Cela signifie que même dans un espace privé, un objet appartenant à une entreprise extérieure peut être présent, collecter des données et fonctionner sans que le propriétaire des lieux ait de prise directe sur lui. Une situation qui fait dire à David Guyon : « On a à vie une entreprise privée qui pompe certaines données personnelles de notre comportement. »

Un outil neutre, mais un potentiel de dérive majeur

Le débat ne porte pas uniquement sur le présent, mais surtout sur ce que le compteur Linky pourrait permettre demain. David Guyon établit un parallèle fort avec le pass sanitaire : un outil technologique qui semblait anodin à ses débuts, mais qui a rapidement été utilisé pour restreindre des libertés fondamentales.

Selon lui, Linky pourrait devenir le « bras armé d’un passe énergétique ». En cas de crise énergétique décrétée par le gouvernement, l’usage de l’électricité pourrait être modulé, limité ou coupé à distance, sans intervention judiciaire, sur la base de critères subjectifs. Il évoque un avenir dans lequel certains citoyens pourraient être désignés comme « consommateurs excessifs », « opposants politiques » ou « climatoseptiques », et donc se voir imposer un accès dégradé à l’énergie.

« On nous dira que c’est temporaire, pour le bien commun, comme toujours. Mais si demain, vous ne pouvez plus allumer une lampe et un micro-ondes en même temps, vos libertés deviennent illusoires », alerte-t-il.

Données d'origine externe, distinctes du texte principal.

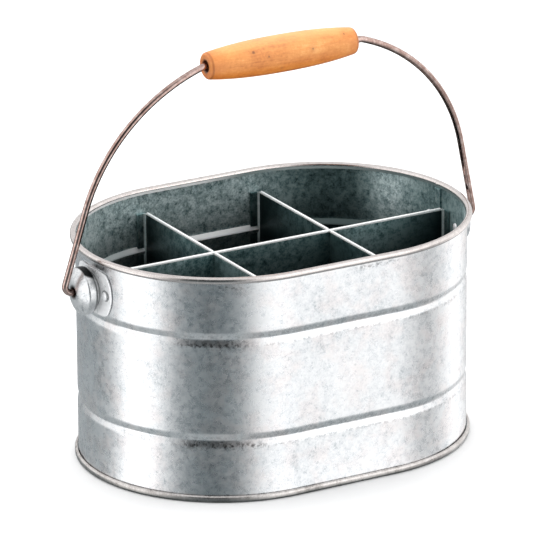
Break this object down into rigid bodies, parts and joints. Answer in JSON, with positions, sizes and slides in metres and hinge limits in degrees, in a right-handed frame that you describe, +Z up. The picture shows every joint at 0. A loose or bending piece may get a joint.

La vigilance citoyenne face à l’évolution des usages technologiques

Le compteur Linky n’est, selon David Guyon, ni bon ni mauvais en soi. C’est son usage, et surtout l’intention politique qui l’entoure, qui peuvent le transformer en un outil redoutable. Le droit doit servir de garde-fou face à des dérives potentielles. Mais cela implique que les citoyens soient informés, armés juridiquement et prêts à faire valoir leurs droits.

« Aujourd’hui, le Linky est un débat technique. Demain, il pourrait être un levier de contrôle social », conclut-il. Ce changement de perspective impose de réfléchir, dès maintenant, à l’équilibre entre efficacité énergétique, vie privée et libertés fondamentales.